Muniz Sodré - Não há democracia, nem inclusão digital por igual. No entanto, uma sociedade do conhecimento com viés instrutivo implica uma ligação visceral da cidadania com as novas formas públicas de cultura que, agora, deixam de centralizar-se no livro para irradiar-se por sons e palavras, graças às tecnologias da comunicação, a todo o espaço social. Quem está de fora dos novos modos de ler e escrever é tido como excluído do mundo do trabalho e da cultura. Daí, a exigência histórica de que a escola, cada vez mais necessária para os pobres (já que os ricos fazem a sua integração quase que “naturalmente”, graças ao ambiente familiar e social), se redefina a partir de um horizonte cultural mais interativo, incluindo jovens e adultos no exercício de interação social, constituído pelas tecnologias da informação e, consequentemente, pelas novas práticas de escrita e leitura.

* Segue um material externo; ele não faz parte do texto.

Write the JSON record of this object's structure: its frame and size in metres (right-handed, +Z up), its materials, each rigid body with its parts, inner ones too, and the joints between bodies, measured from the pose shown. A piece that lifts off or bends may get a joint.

IHU On-Line - Com o imediatismo da informação, o espaço de tempo para a reflexão sobre os fatos acabou. Quais as consequências disso para a formação da sociedade do futuro?

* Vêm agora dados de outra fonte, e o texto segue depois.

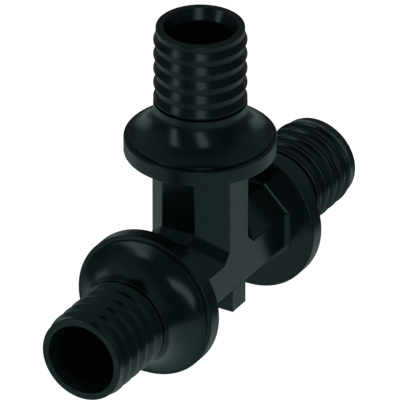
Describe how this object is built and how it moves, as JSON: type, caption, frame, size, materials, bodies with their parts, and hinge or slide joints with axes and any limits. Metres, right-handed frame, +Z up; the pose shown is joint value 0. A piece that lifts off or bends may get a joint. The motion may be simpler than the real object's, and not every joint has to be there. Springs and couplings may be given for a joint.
{
  "type": "barbed tee connector",
  "caption": "Black plastic pipe tee: an octagonal body with domed flange collars and barbed spigots that push into pipe ends.",
  "frame": {"origin": "where the axis of the branch meets the axis of the run, at the middle of the body", "axes": "+Z up the branch, +Y along the run, +X out of one of the body's flat sides"},
  "size_m": [0.0352, 0.1074, 0.0785],
  "materials": {
    "body_plastic": "satin black moulding with a cool tint",
    "collar_plastic": "satin black moulding with a cool tint",
    "spigot_plastic": "satin black, turned smooth on the crests",
    "seal_rubber": "matt black rubber"
  },
  "bodies": {
    "root": {"tee_body": "body_plastic", "collar_top": "collar_plastic", "collar_front": "collar_plastic", "collar_rear": "collar_plastic", "spigot_top": "spigot_plastic", "spigot_front": "spigot_plastic", "spigot_rear": "spigot_plastic", "seal_top": "seal_rubber", "seal_front": "seal_rubber", "seal_rear": "seal_rubber"}
  },
  "joints": []
}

Muniz Sodré - A reflexão sobre os fatos demanda uma temporalidade menos acelerada, ou seja, o “tempo adiado”, a que se refere Paul Virilio  em vários de seus trabalhos. É o tempo necessário à distância entre sujeito e objeto, que permite a reflexão. E a reflexão é cada vez mais necessária à reinterpretação continuada da democracia. Vale, assim, reforçar a idéia de John Dewey,  para quem um estado democrático em crise não sugere, como pensa a grande maioria, doses maiores de democracia formal, e sim uma reflexão centrada na idéia de democracia. O que há de especial nesta ênfase é que a democracia deixa de ser vinculada unicamente à política, já que esta última passaria a ser apenas uma das formas democráticas. Para Dewey, a democracia se encontra muito mais no fato e na experiência sociais do que na dimensão política: na medida em que transcende o Estado, configura-se como um modo de vida ou uma ideia/força. Neste sentido, a ideia de democracia está sempre destinada a ser revisitada, reinventada e reinterpretada. Considerando-se essa ideia como vetor vigoroso, imediatamente surgem em questão lugares, ações e posturas a serem investigadas pelo prisma da efetiva partilha e igual compartilhamento. Dentre eles, evocam-se o lugar da informação e o acesso aos bens culturais. Este viés é particularmente relevante nos dias atuais, quando os sistemas produtores de informação estão cada vez mais regidos pelo concentracionismo e a grande maioria dos públicos relegada ao papel de consumidor de mensagens.